The Scene and Herd

Love in The Time of The Kudzu Vine

It moves quickly, stretching across the countryside and engulfing trees, fences and homes. It reaches up hydro poles and across transmission wires, eventually collapsing them under its weight.

-Globe and Mail, September 26th

I imagine the kudzu as a giant green snake, stretched across our nation with houses digesting in its belly. I imagine us slowly migrating up north, towards Nunavut and the ocean where it’s too cold for the kudzu to survive, or learning to live with the kudzu, on top of it perhaps, destitute except for plenty of tea.

At times, the invasive plant’s arrival in Canada sounds more like an environmental science fiction film than an agricultural reality. Experts use words like “endemic” and “catastrophic” to describe the finding of a small patch of it by Lake Erie and in the US, the kudzu costs the agricultural industry hundreds of millions of dollars a year to control. It sounds like if we left it alone, the whole country would get covered up with kudzu and part of me wishes to see that, a truly historic occurrence.

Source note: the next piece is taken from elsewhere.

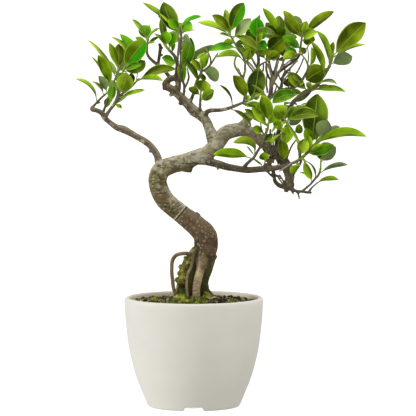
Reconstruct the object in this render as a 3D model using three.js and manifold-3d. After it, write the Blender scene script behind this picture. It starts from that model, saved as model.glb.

The Baron in The Trees by Italo Calvino is about an Italian boy named Cosimo who climbs up into the trees to protest his parents’ treatment of him (they were making him eat his dinner) and never comes down again his whole life. He grows old up there and finishes his education up there and takes part in revolutions up there in the trees, because he manages to travel long distances without touching a toe to the ground. He even falls in love up there and remains in love with the same girl for the rest of his life, because he can’t follow her when she gallops away on a horse.

The kudzu catastrophe reminds me of The Baron in The Trees, not only because it’s growing a bizarre and far reaching infastructure of plants, but because it’s somehow lovely and somehow devastating. At times, the kudzu vine’s arrival in Canada sounds more like a romantic work of literature than an agricultural reality.